As the House investigated the matter, the department decided to withhold relevant information. In one incident, staff for the House Oversight Committee had to go to the department to look at Fast and Furious documents. Only after arriving did staff members discover that most of the documents were partially — and, in some cases, almost completely — redacted. Congress needs to see the full record to fulfill its investigative function.
Other examples of the administration’s refusal to cooperate abound. Probably the high-water mark was the final effort by Holder to avoid a contempt citation. In a brief meeting with House Oversight and Government Reform Chairman Darrell Issa, R-Calif., Holder offered a “fair compilation” of the subpoenaed documents that the administration had refused to disclose on the condition that the contempt vote be canceled and that Issa accept the validity of the documents before having a chance to review them. Issa rightly refused the deal.

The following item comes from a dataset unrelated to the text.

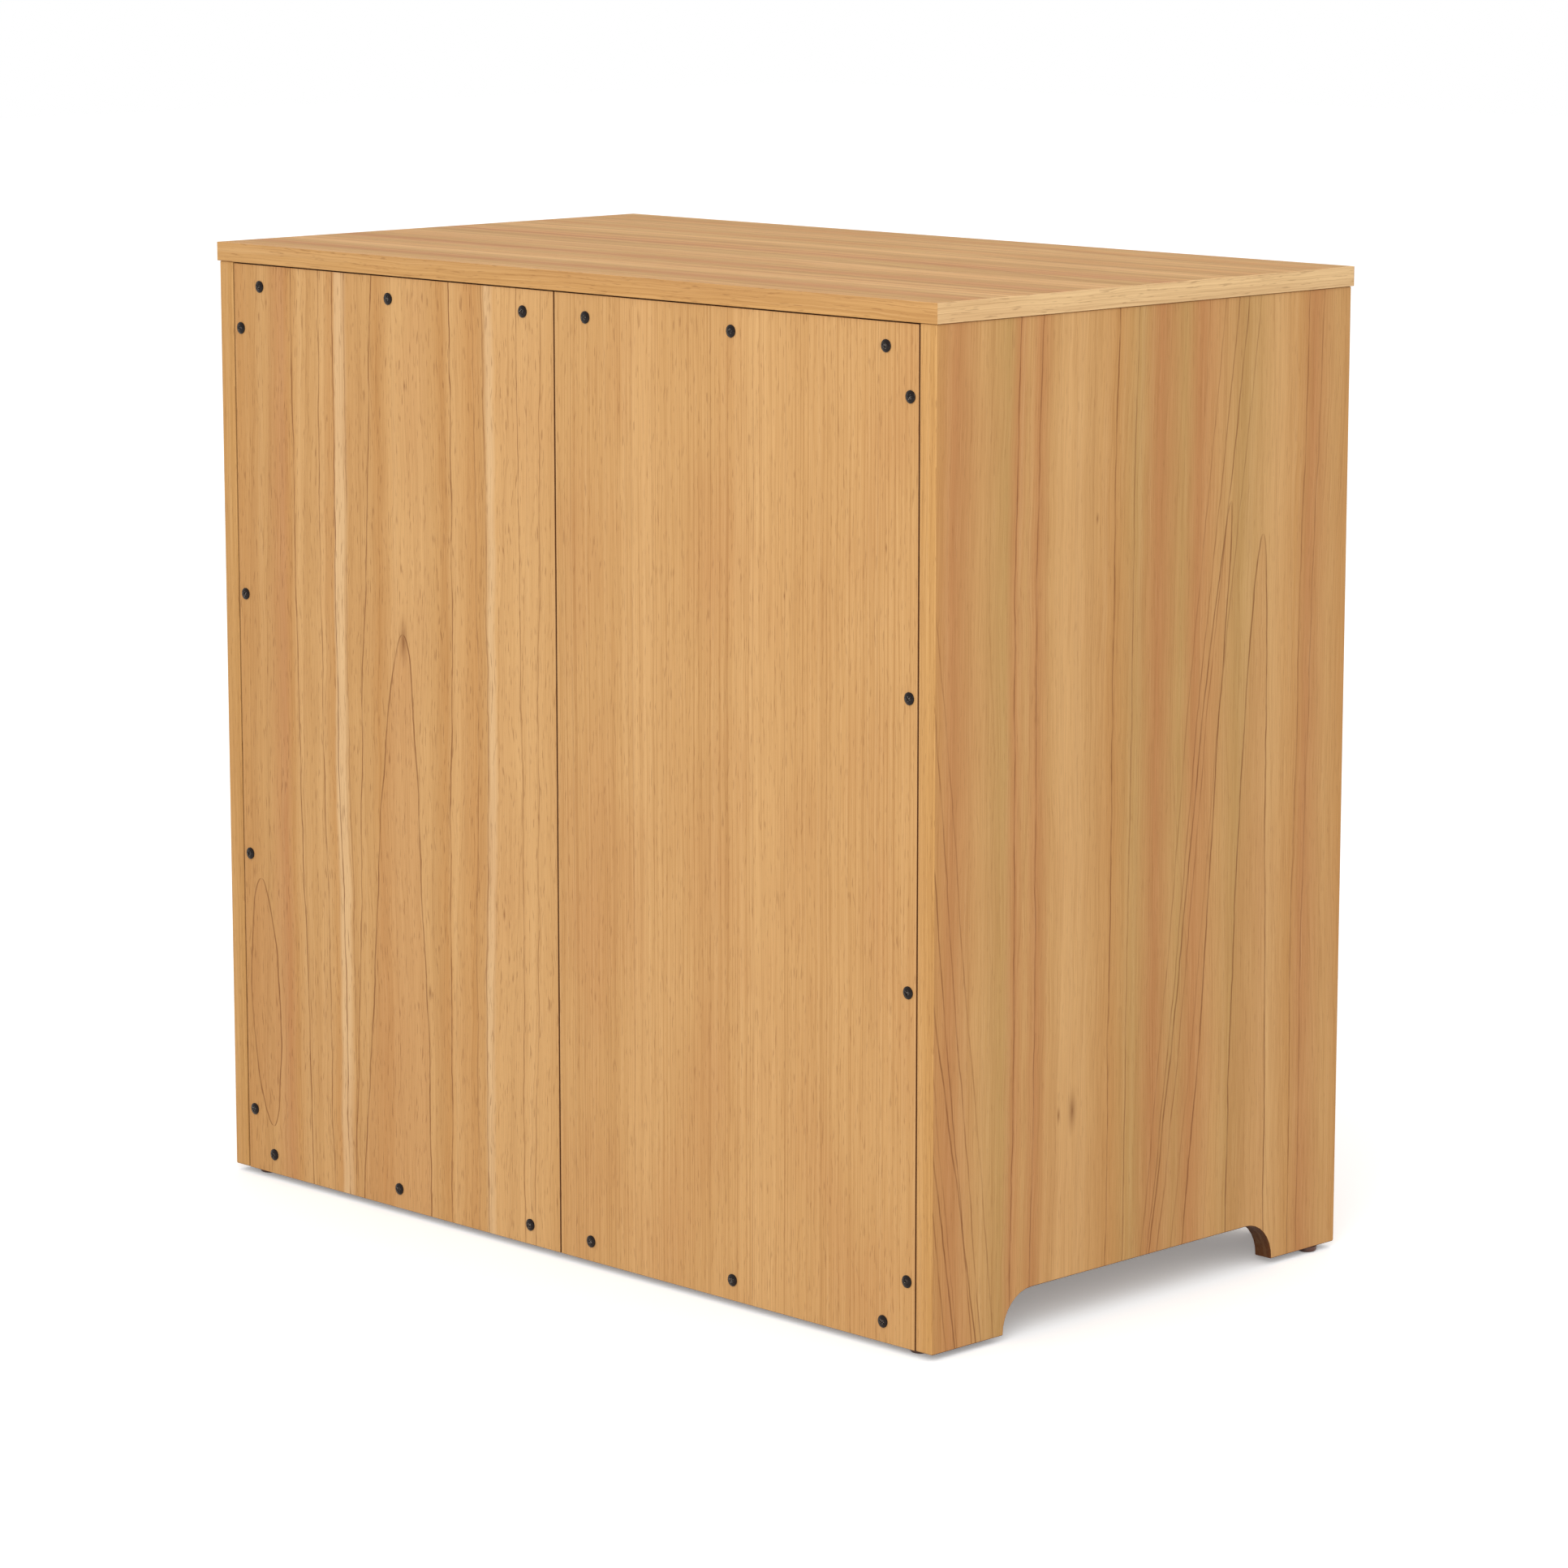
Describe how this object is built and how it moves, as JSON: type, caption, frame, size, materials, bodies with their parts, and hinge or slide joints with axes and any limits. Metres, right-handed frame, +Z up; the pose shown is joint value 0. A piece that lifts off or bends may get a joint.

Such past actions by the administration understandably make the House hesitant to believe a deal can be reached. However, in this case the House is negotiating from a position of strength. First, the constitutional and legal arguments are on the side of Congress, not the executive. The executive privilege claim by Obama is makeweight at best. Congress has compelling oversight and lawmaking interests in the Fast and Furious investigation. Second, there exists a favorable D.C. District Court ruling in the U.S. attorneys firings controversy that dealt with many of the same issues involved in this case. Aware of that ruling, the administration has a strong incentive to seek a nonjudicial settlement.
In most interbranch disputes, settling indeed is preferable to a judicial showdown. The system of checks and balances is predicated on the political branches engaging in an accommodation process to resolve controversies over their respective powers. Constitutional brinkmanship rarely serves the interests of either branch. However, any negotiated deal must require full cooperation with the congressional investigation by the Justice Department and Obama White House. Unless the administration can demonstrate valid reasons to not fully comply with the subpoena requests, then all documents related to Fast and Furious should be disclosed. A settlement that allows for the administration to continue stonewalling would establish a harmful precedent that further empowers presidents to block congressional investigations. Congress needs to exert, not forgo, legislative controls on executive powers.
Mitchel A. Sollenberger is associate professor of political science at the University of Michigan-Dearborn. Mark J. Rozell is professor of public policy at George Mason University. They are co-authors of “The President’s Czars: Undermining Congress and the Constitution.”